Nous avons surtout applaudi l’idée de la cérémonie. Les gens sur place étaient contents d’y être, même s’il ne regardait eux aussi que la retransmission. Nous étions heureux parce que on nous affirmait que le spectacle était inclusif et pour la diversité. Dans les faits, nous admirions des cartes postales floues et mal filmées. Il faudra un jour que nous nous interrogions sur notre tendance à négliger la réalité des choses et le peu d’importance que nous accordons à la capacité à faire exister concrètement des idées. La gauche culturelle devrait simplement mettre en adéquation le fond et la forme, et tirer de ses choix politiques une esthétique.
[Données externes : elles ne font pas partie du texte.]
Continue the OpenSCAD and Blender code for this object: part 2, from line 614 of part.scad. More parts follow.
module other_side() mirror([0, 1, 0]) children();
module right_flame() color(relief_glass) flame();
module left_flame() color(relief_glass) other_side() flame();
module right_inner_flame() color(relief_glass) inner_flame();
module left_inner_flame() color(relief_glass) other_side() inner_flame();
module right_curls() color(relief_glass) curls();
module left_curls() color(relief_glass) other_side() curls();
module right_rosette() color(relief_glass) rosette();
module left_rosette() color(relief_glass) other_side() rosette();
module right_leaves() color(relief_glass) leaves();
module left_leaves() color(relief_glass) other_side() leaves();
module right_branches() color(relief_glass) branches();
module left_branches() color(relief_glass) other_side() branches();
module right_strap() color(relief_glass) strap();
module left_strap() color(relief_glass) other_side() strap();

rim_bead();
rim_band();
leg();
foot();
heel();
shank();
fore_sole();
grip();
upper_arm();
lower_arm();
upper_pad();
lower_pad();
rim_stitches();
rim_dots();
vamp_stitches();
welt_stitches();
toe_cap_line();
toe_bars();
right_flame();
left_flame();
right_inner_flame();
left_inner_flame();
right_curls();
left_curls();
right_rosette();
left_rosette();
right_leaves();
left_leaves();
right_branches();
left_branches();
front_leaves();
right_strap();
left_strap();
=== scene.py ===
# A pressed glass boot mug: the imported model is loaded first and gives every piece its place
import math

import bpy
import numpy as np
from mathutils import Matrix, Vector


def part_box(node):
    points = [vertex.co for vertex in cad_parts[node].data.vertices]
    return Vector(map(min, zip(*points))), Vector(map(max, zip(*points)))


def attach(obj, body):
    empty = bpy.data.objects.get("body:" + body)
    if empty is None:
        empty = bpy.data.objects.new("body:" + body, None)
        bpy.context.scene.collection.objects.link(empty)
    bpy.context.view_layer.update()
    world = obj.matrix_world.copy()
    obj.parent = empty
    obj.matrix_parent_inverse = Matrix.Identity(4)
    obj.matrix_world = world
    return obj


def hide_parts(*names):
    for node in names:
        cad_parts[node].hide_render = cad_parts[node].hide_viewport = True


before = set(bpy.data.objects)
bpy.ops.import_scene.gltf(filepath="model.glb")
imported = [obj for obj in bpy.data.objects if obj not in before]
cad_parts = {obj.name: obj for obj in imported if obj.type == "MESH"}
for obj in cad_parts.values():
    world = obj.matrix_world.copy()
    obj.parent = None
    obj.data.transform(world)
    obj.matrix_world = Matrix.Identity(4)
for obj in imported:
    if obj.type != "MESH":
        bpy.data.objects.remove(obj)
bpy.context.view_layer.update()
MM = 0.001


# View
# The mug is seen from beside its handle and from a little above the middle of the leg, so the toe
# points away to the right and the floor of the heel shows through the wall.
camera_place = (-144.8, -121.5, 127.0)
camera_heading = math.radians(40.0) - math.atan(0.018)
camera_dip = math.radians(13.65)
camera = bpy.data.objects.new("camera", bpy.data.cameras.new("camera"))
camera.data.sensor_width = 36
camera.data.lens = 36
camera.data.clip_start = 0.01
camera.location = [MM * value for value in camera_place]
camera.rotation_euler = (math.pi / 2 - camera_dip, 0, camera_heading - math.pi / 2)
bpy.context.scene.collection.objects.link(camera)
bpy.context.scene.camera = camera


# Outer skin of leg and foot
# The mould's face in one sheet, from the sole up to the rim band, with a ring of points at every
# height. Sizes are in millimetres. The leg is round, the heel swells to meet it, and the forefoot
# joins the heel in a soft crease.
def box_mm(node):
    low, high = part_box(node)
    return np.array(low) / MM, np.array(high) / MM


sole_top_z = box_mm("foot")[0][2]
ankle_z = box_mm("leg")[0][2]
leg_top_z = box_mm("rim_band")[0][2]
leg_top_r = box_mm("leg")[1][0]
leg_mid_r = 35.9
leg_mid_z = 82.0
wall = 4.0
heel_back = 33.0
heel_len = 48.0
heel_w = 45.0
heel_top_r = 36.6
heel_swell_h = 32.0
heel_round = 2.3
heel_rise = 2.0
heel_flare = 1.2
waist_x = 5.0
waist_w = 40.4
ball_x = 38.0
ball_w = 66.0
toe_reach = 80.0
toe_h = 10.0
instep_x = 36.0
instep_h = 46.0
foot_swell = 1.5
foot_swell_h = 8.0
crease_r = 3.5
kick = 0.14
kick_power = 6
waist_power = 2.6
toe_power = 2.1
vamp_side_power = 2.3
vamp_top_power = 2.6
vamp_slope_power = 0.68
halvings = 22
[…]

Vendredi soir, nous avions l’impression de faire à nouveau barrage à l’extrême-droite en votant Macron. En oubliant, encore une fois, que le barrage en question est plus une idée qu’une réalité. Macron a beau montrer qu’il défend des idées réactionnaires et sauter de plus en plus vite sur la pente autoritaire, l’idée qu’il est moins dangereux que l’extrême-droite surclasse les actes concrets. Malgré tout, nous nous désistons face à Gérald Darmanin et mettons des bulletins Ensemble dans les urnes. On répète que l’extrême-droite jamais ne rendrait le pouvoir si elle l’avait conquis, en oubliant que Trump et Bolsonaro l’ont quitté. Macron, lui, refuse de reconnaître les résultats des élections, il conserve le gouvernement. L’idée d’un centre raisonnable reste plus prégnante que les faits d’un extrême-centre au bord du fascisme. À force de transformer le réel en suite de cartes postales ou de “séquences politiques”, comme le dit le pouvoir, nous ne voyons pas l’horreur qui se trame, cachée derrière un discours aussi flou que les images de vendredi soir.